Very true. These activities have much in common.
 
Quote from cornixforex:

Very true. These activities have much in common.

In sports you have mentors, coaches ,managers educators ....yes you have parasites sucking the blood out in both industries , most end up losers.

http://jacksonville.com/opinion/blo...evander-holyfield-joins-list-boxers-who-ended

You should see the the junk emails I receive for hundreds of different systems , methods sellers , courses, trading educators , books , seminars ,investment opportunities , signals ......all from scammers well known .
 
Quote from oilfxpro:

In sports you have mentors, coaches ,managers educators ....yes you have parasites sucking the blood out in both industries , most end up losers.

http://jacksonville.com/opinion/blo...evander-holyfield-joins-list-boxers-who-ended

You should see the the junk emails I receive for hundreds of different systems , methods sellers , courses, trading educators , books , seminars ,investment opportunities , signals ......all from scammers well known .

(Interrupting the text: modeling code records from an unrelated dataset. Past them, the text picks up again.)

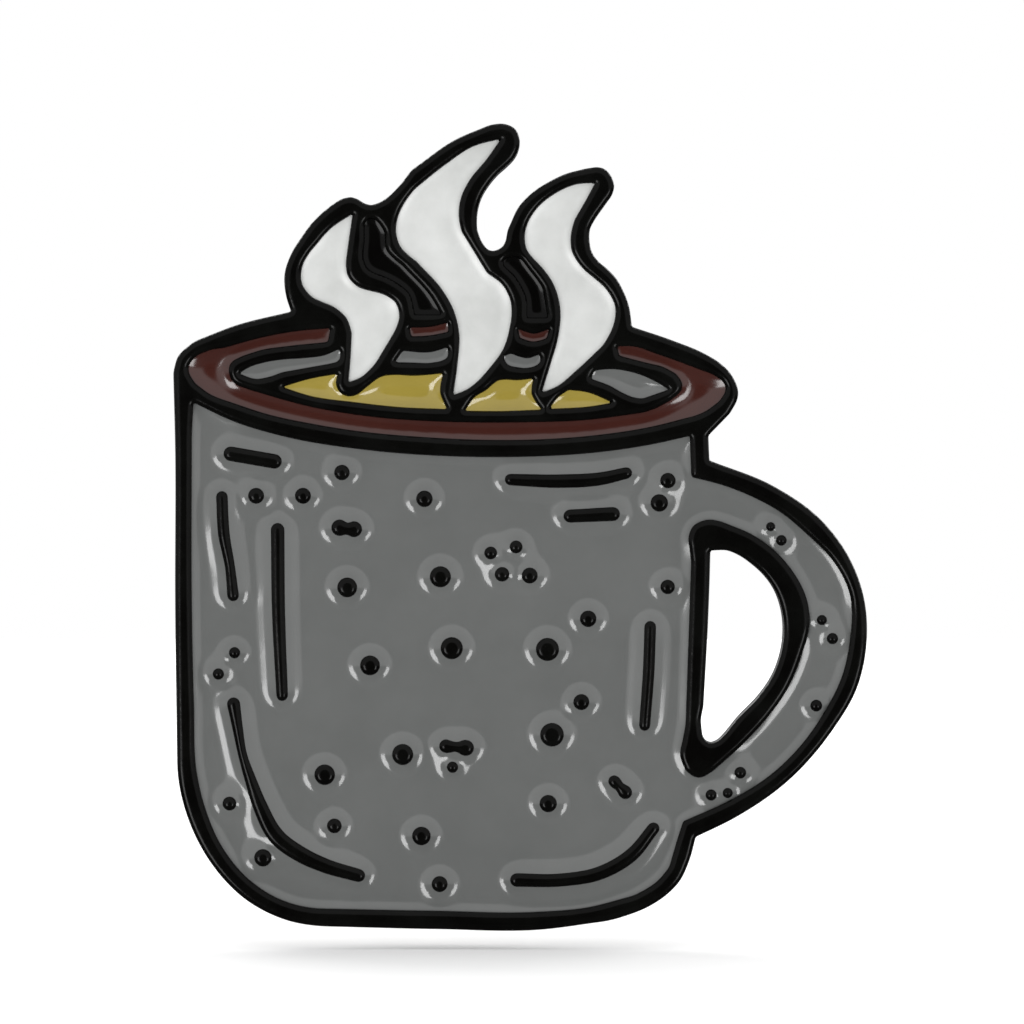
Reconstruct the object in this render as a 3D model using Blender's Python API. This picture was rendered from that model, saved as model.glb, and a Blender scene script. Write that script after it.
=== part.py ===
"""Soft-enamel lapel pin in the shape of a steaming speckled mug, with two nail posts
and two butterfly clutches.

The badge stands upright as it is worn: +Z up, +X to the right of someone looking at its
front, which faces -Y. The flat back is the plane y = 0 and the origin lies on it, midway
between the two posts. Outlines are written in millimetres as (x, z); a third value, the
word CORNER, makes a sharp point of the outline there, and every other point is rounded.
"""

import math

import bmesh
import bpy
from mathutils import Vector
from mathutils.geometry import tessellate_polygon

for old in list(bpy.data.objects):
    bpy.data.objects.remove(old)

MM = 0.001
CORNER = "corner"

# The struck badge: heights are measured from the flat back towards the front.
PLATE_THICKNESS = 1.50
POCKET_FLOOR = 0.75
ENAMEL_TOP = 1.22
GAP = 0.03
DEGREES_PER_STEP = 16

# The fixings: posts stand on the back, clutches ride on the posts.
POST_SPACING = 13.0
POST_RADIUS = 0.575
POST_LENGTH = 8.0
GRIP_GROOVE_RADIUS = 0.43
FLANGE_RADIUS = 1.6
FLANGE_THICKNESS = 0.35
SOLDER_RADIUS = 2.35
CLUTCH_STANDOFF = 0.6
CUP_RADIUS = 5.7
CUP_HEIGHT = 1.2
SHEET = 0.3
SPRING_SHEET = 0.26
SPRING_RADIUS = 5.0
SPRING_HALF_WIDTH = 2.2
SPRING_SEAT = 0.36
LEG_OUTSIDE = 2.76
LEG_TOP = 1.85
FOLD_X = 2.63
FOLD_HEIGHT = 2.15
ROUND_STEPS = 28

FINISHES = {
    # name: (colour, roughness, metallic)
    "black_metal": ((0.008, 0.008, 0.009), 0.32, 0.85),
    "grey_enamel": ((0.135, 0.137, 0.134), 0.20, 0.0),
    "brown_enamel": ((0.045, 0.014, 0.011), 0.20, 0.0),
    "drink_enamel": ((0.36, 0.27, 0.045), 0.20, 0.0),
    "pale_enamel": ((0.74, 0.74, 0.72), 0.20, 0.0),
    "black_enamel": ((0.006, 0.006, 0.006), 0.15, 0.0),
    "steel": ((0.55, 0.55, 0.56), 0.28, 1.0),
    "solder": ((0.42, 0.42, 0.43), 0.45, 1.0),
    "nickel": ((0.66, 0.64, 0.60), 0.22, 1.0),
    "spring_steel": ((0.58, 0.57, 0.54), 0.30, 1.0),
}

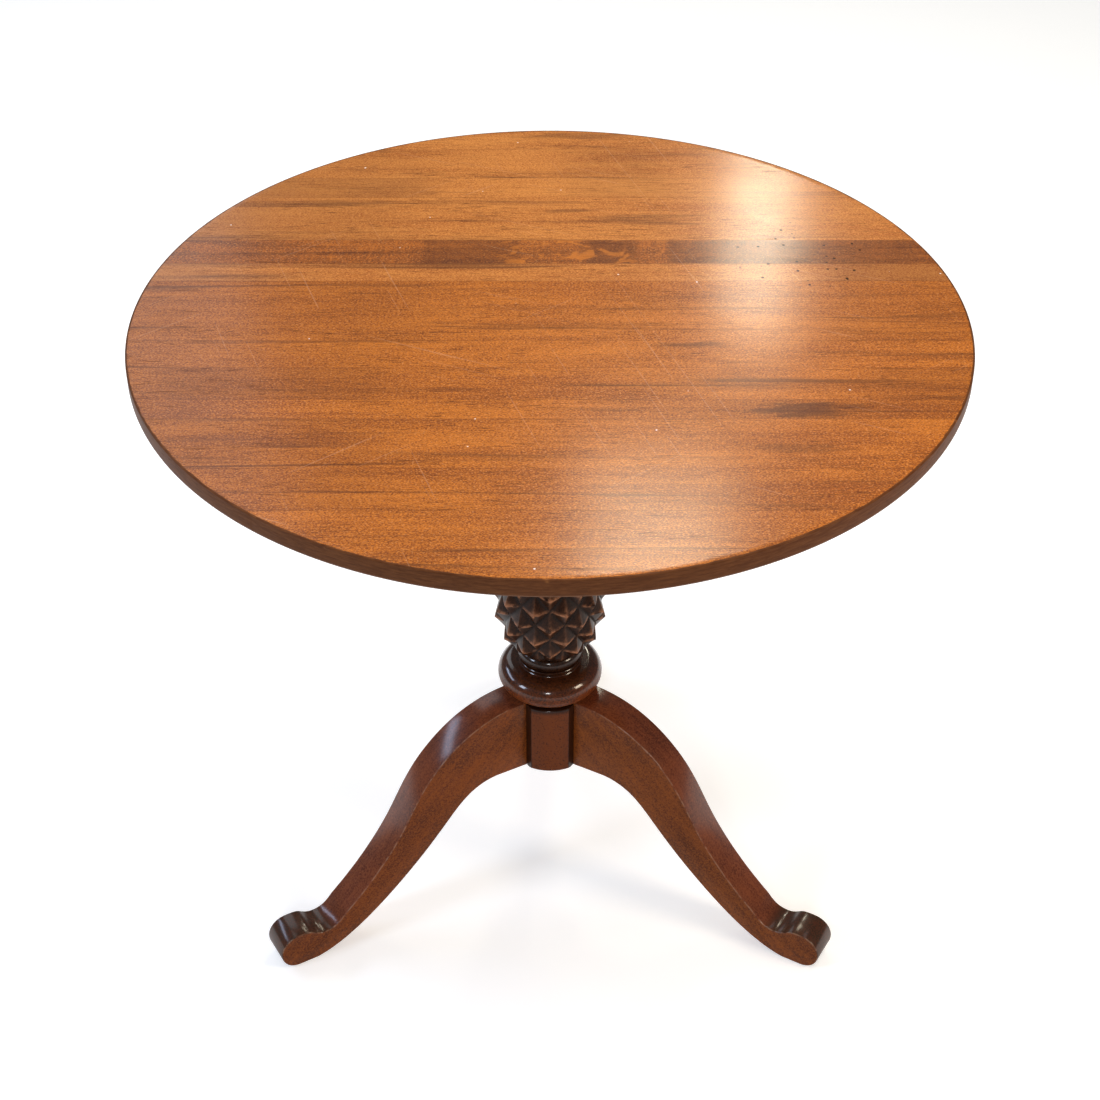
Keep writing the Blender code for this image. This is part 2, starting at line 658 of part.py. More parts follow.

Knowing how to make money ( trading, sport,...) does not mean knowing how to keep money made.:mad:
 
Quote from smallStops:

Knowing how to make money ( trading, sport,...) does not mean knowing how to keep money made.:mad:

Exactly ! Your set ups and trading make you a lot of money , most traders lose it with their phsyche ....greed , fear , over trading , emotions , gambling , stupidity , mistakes , discipline , personal traits etc and still end up as losers .

Desire for automation scamming or being scammed , better courses from another Guru ..........or the broker pfg takes it all , programming scam for automation etc , the list is endlesss
 
Quote from oilfxpro:

Exactly ! Your set ups and trading make you a lot of money , most traders lose it with their phsyche ....greed , fear , over trading , emotions , gambling , stupidity , mistakes , discipline , personal traits etc and still end up as losers .

or by developing a lavish lifestyle, or by becoming addicted to drugs, etc...
thus feeding all the parasites out there - pimps & brothel owners, drug dealers, luxury goods salespeople, and the list if long of people who want to help themselves...
 
Quote from Llxa:

Well I don't really know what kind of criteria did they use to compile this statistics of 95% failure rate? How do they define as "fail" in trading? Closing account? Margin call? Making losses? Quit trading? Because all these three things have happened in about 100% of a trader's trading career at one point of another. So does that mean that the failure rate is 100%?! Most of the traders who have experienced this eventually bounce back and/or keep on trading after a certain period of time. Only a small % of traders actually quit trading permanently after one or all of those things happening to them. So the only % of traders who fail are the ones who quit trading permanently due to persistent losses and that's a very small proportion of the traders population because I wouldn't qualify a trader who quit trading for a while just to develop a better trading system and then came back and became a successful trader as a "failed" trader.

So maybe this 95% failure rate is the failure rate of traders at a GIVEN time? But that's an irrelevant and meaningless figure because at ANY given time, this is the failure rate for any investment instruments out there albeit stocks, bonds, mutual funds and etc. If you are able to poll any stocks, bonds, mutual funds at any given time, you will see that 95% of them is losing money and if they are subject to the same capital limitations as any individual traders, then they will also be subject to margin calls and account closing which would mean that 95% of them have "failed". So are the traders in the other investments necessarily better traders just because they can hide their losses behind their thick capital?

So in conclusion, is it fair to scrutinize on individual retail traders by slapping on a high "failure rate" just because their losses are more transparent and are exposed more swiftly? If taking all these into account, what is the REAL rate of failure among traders? Is it really as high as 95% as thought to be?
the 95% number comes from 1st time seat holders at the cboe and it refers to the 1st year, many of them regroup and come back and stick it out
 
Quote from oilfxpro:

Still the failure rate is 95 % , because the rest are not traders but long term investors on buy and hold.

Yes but what I have problems with is that they slap that "95% failure rate" on retail forex traders to make it look like that only retail forex is bad and risky when in fact this "95% failure rate" compiled by whatever criteria applies in all investment markets including mutual funds and yet you don't hear about it when it comes to other markets. And that's very misleading.